**Data segment**

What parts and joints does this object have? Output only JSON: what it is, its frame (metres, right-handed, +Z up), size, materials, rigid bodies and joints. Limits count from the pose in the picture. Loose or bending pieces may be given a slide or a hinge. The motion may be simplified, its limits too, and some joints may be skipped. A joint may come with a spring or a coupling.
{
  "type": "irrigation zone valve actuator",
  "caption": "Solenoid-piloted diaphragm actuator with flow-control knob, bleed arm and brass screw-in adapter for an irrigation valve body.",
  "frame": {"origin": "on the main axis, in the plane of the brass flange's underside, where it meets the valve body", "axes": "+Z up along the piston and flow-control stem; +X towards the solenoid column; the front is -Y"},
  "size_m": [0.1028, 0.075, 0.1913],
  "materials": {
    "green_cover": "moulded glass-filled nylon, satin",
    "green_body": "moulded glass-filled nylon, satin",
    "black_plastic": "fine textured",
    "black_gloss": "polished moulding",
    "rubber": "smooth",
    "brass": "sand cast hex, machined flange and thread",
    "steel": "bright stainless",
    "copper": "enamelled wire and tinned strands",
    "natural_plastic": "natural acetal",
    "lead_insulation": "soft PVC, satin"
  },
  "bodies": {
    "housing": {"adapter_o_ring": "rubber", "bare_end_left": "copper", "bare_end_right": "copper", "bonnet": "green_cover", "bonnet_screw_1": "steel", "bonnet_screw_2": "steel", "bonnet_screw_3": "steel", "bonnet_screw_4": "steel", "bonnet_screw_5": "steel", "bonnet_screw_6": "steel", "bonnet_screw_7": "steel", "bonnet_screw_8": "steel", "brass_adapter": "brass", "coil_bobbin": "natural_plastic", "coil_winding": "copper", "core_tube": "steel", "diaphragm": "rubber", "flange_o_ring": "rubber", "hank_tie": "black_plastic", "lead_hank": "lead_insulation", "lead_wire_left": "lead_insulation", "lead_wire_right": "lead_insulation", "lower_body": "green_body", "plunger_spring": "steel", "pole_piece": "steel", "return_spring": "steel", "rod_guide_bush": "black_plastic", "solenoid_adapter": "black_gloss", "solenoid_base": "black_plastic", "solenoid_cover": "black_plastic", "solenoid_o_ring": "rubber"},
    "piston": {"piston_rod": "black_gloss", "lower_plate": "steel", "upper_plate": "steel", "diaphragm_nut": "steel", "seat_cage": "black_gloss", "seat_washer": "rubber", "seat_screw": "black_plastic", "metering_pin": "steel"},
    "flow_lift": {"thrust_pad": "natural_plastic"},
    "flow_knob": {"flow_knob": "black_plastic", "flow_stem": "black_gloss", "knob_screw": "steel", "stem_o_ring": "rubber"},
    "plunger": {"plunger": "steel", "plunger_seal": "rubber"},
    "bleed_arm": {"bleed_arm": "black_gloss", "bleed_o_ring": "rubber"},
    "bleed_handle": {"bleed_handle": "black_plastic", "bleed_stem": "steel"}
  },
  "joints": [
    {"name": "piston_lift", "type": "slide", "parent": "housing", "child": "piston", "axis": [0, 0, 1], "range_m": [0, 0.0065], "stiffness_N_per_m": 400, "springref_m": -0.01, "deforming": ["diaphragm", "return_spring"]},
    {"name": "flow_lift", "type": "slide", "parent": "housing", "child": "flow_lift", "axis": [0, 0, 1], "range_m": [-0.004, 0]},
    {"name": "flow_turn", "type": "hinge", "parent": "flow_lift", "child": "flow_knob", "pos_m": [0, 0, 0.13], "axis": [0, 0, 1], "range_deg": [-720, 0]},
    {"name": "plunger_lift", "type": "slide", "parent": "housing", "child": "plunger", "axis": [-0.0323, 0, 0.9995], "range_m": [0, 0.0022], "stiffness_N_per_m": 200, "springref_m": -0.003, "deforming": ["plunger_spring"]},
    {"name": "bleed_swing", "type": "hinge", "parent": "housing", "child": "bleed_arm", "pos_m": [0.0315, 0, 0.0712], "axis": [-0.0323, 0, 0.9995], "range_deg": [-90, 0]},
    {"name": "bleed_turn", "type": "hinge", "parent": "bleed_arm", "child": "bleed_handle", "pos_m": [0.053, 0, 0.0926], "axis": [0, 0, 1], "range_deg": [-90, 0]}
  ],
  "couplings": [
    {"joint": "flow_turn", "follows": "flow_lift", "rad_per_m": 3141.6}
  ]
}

**Exercise**
Write the data from above out again, exactly.

**Solved exercise**
What parts and joints does this object have? Output only JSON: what it is, its frame (metres, right-handed, +Z up), size, materials, rigid bodies and joints. Limits count from the pose in the picture. Loose or bending pieces may be given a slide or a hinge. The motion may be simplified, its limits too, and some joints may be skipped. A joint may come with a spring or a coupling.
{
  "type": "irrigation zone valve actuator",
  "caption": "Solenoid-piloted diaphragm actuator with flow-control knob, bleed arm and brass screw-in adapter for an irrigation valve body.",
  "frame": {"origin": "on the main axis, in the plane of the brass flange's underside, where it meets the valve body", "axes": "+Z up along the piston and flow-control stem; +X towards the solenoid column; the front is -Y"},
  "size_m": [0.1028, 0.075, 0.1913],
  "materials": {
    "green_cover": "moulded glass-filled nylon, satin",
    "green_body": "moulded glass-filled nylon, satin",
    "black_plastic": "fine textured",
    "black_gloss": "polished moulding",
    "rubber": "smooth",
    "brass": "sand cast hex, machined flange and thread",
    "steel": "bright stainless",
    "copper": "enamelled wire and tinned strands",
    "natural_plastic": "natural acetal",
    "lead_insulation": "soft PVC, satin"
  },
  "bodies": {
    "housing": {"adapter_o_ring": "rubber", "bare_end_left": "copper", "bare_end_right": "copper", "bonnet": "green_cover", "bonnet_screw_1": "steel", "bonnet_screw_2": "steel", "bonnet_screw_3": "steel", "bonnet_screw_4": "steel", "bonnet_screw_5": "steel", "bonnet_screw_6": "steel", "bonnet_screw_7": "steel", "bonnet_screw_8": "steel", "brass_adapter": "brass", "coil_bobbin": "natural_plastic", "coil_winding": "copper", "core_tube": "steel", "diaphragm": "rubber", "flange_o_ring": "rubber", "hank_tie": "black_plastic", "lead_hank": "lead_insulation", "lead_wire_left": "lead_insulation", "lead_wire_right": "lead_insulation", "lower_body": "green_body", "plunger_spring": "steel", "pole_piece": "steel", "return_spring": "steel", "rod_guide_bush": "black_plastic", "solenoid_adapter": "black_gloss", "solenoid_base": "black_plastic", "solenoid_cover": "black_plastic", "solenoid_o_ring": "rubber"},
    "piston": {"piston_rod": "black_gloss", "lower_plate": "steel", "upper_plate": "steel", "diaphragm_nut": "steel", "seat_cage": "black_gloss", "seat_washer": "rubber", "seat_screw": "black_plastic", "metering_pin": "steel"},
    "flow_lift": {"thrust_pad": "natural_plastic"},
    "flow_knob": {"flow_knob": "black_plastic", "flow_stem": "black_gloss", "knob_screw": "steel", "stem_o_ring": "rubber"},
    "plunger": {"plunger": "steel", "plunger_seal": "rubber"},
    "bleed_arm": {"bleed_arm": "black_gloss", "bleed_o_ring": "rubber"},
    "bleed_handle": {"bleed_handle": "black_plastic", "bleed_stem": "steel"}
  },
  "joints": [
    {"name": "piston_lift", "type": "slide", "parent": "housing", "child": "piston", "axis": [0, 0, 1], "range_m": [0, 0.0065], "stiffness_N_per_m": 400, "springref_m": -0.01, "deforming": ["diaphragm", "return_spring"]},
    {"name": "flow_lift", "type": "slide", "parent": "housing", "child": "flow_lift", "axis": [0, 0, 1], "range_m": [-0.004, 0]},
    {"name": "flow_turn", "type": "hinge", "parent": "flow_lift", "child": "flow_knob", "pos_m": [0, 0, 0.13], "axis": [0, 0, 1], "range_deg": [-720, 0]},
    {"name": "plunger_lift", "type": "slide", "parent": "housing", "child": "plunger", "axis": [-0.0323, 0, 0.9995], "range_m": [0, 0.0022], "stiffness_N_per_m": 200, "springref_m": -0.003, "deforming": ["plunger_spring"]},
    {"name": "bleed_swing", "type": "hinge", "parent": "housing", "child": "bleed_arm", "pos_m": [0.0315, 0, 0.0712], "axis": [-0.0323, 0, 0.9995], "range_deg": [-90, 0]},
    {"name": "bleed_turn", "type": "hinge", "parent": "bleed_arm", "child": "bleed_handle", "pos_m": [0.053, 0, 0.0926], "axis": [0, 0, 1], "range_deg": [-90, 0]}
  ],
  "couplings": [
    {"joint": "flow_turn", "follows": "flow_lift", "rad_per_m": 3141.6}
  ]
}